The government, in particular the Ministry of Communication and Information Technology and the Nepal Telecommunications Authority, should implement measures to support digital inclusion targeting mountainous areas by supporting infrastructure sharing and ensuring the effective use of universal service and access funds to boost adoption.
Advanced technologies such as artificial intelligence and machine learning increasingly use cloud computing and rely on the ease of cross-border data flows. Regulation of these cross-border data flows lies at the heart of ongoing discussions of international trade governance, owing to its knock-on effects on digital trade. A legal and regulatory framework that upholds privacy, security, and consumer protection is critical to supporting digital transactions, especially across borders.
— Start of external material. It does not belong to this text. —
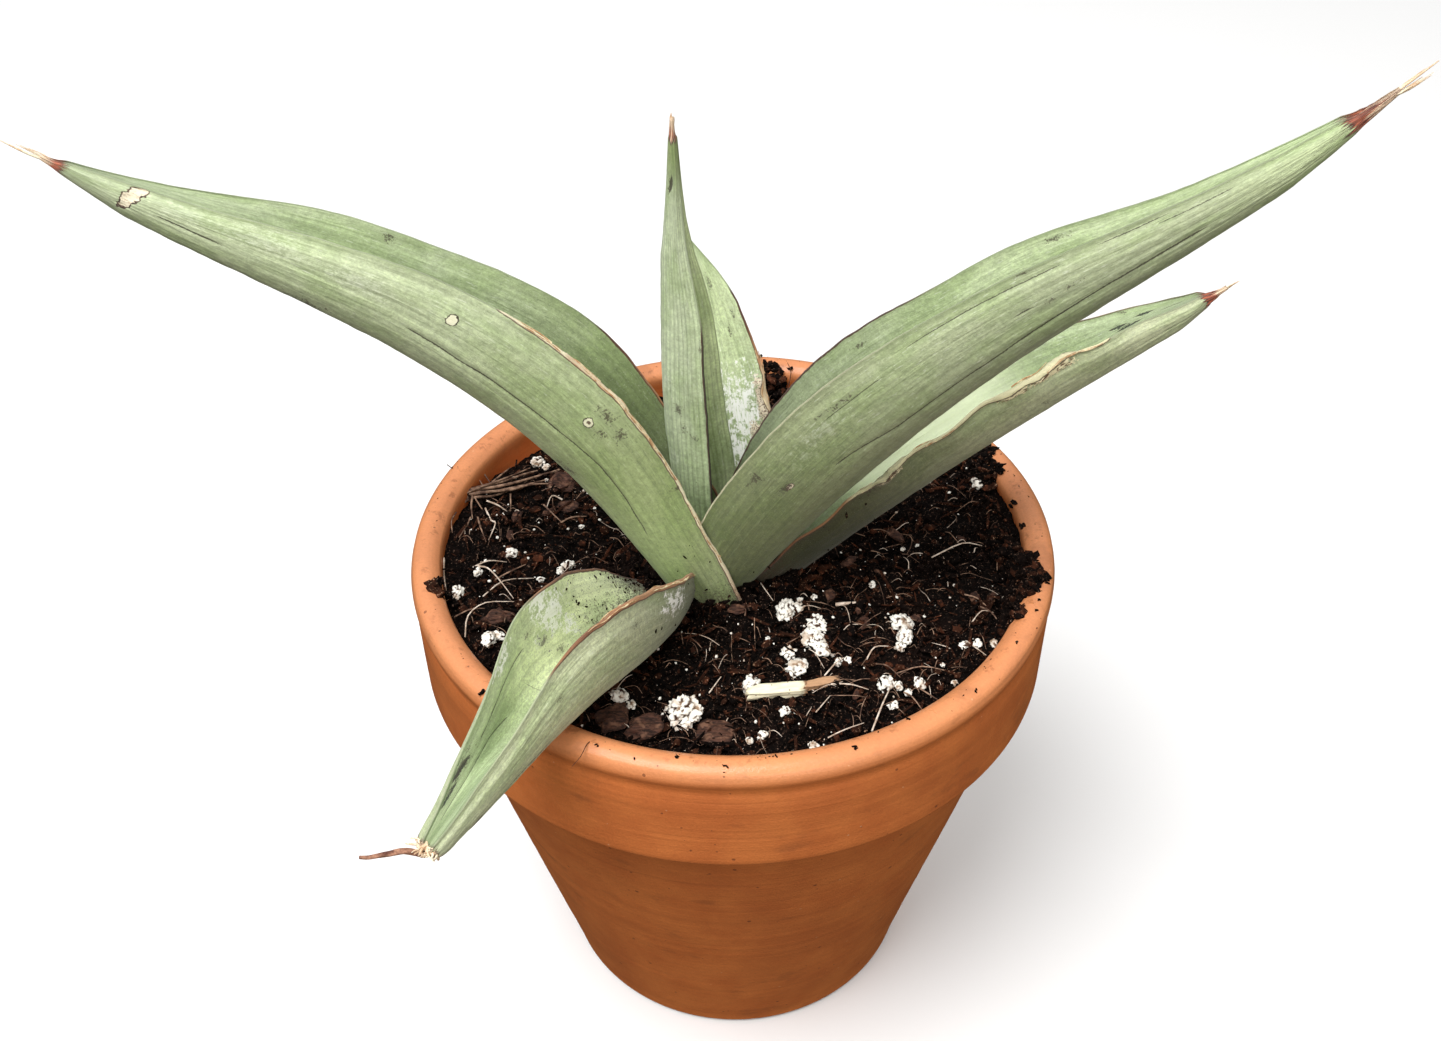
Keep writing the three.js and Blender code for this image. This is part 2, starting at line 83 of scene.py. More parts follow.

Instead of setting up a national Internet gateway and other policies that threaten the Internet’s global nature and openness, the government of Nepal should seize the opportunities brought about by the Internet by aligning with international regulatory and legislative good practices and responding to emerging technology and business trends.
For instance, the government could actively encourage networks in the country to be freely connected to the global Internet and network operators to collaborate to provide optimal quality of service to users to unleash the country’s massive potential in our digital age.
The Internet is the people’s medium. It works well because no single person or entity controls it. Anyone can choose to connect with it, and the network grows and adapts to fit our needs as more and more people are connected. The Internet offers us all virtually infinite opportunities.
The government of Nepal must guard against policies and decisions that could splinter or fragment the Internet. Or we could end up with an unrecognizable, splintered version of the Internet—fragments of what it originally was—one where we cannot create, share, and connect freely.
In summary, our recommendations are as follows:
- Formulate concrete policies to ensure adequate and cost-efficient international network redundancy.
- Open access to private sector-owned and operated terrestrial fiber links and create an open and fair access regime for decentralized international gateways.
- Implement measures to support digital inclusion targeting mountainous areas by supporting infrastructure sharing and ensuring the effective use of universal service and access funds to boost adoption.
- Create legal and regulatory frameworks that uphold privacy, security, and consumer protection.
- Align with international regulatory and legislative good practices in line with emerging technology and business trends.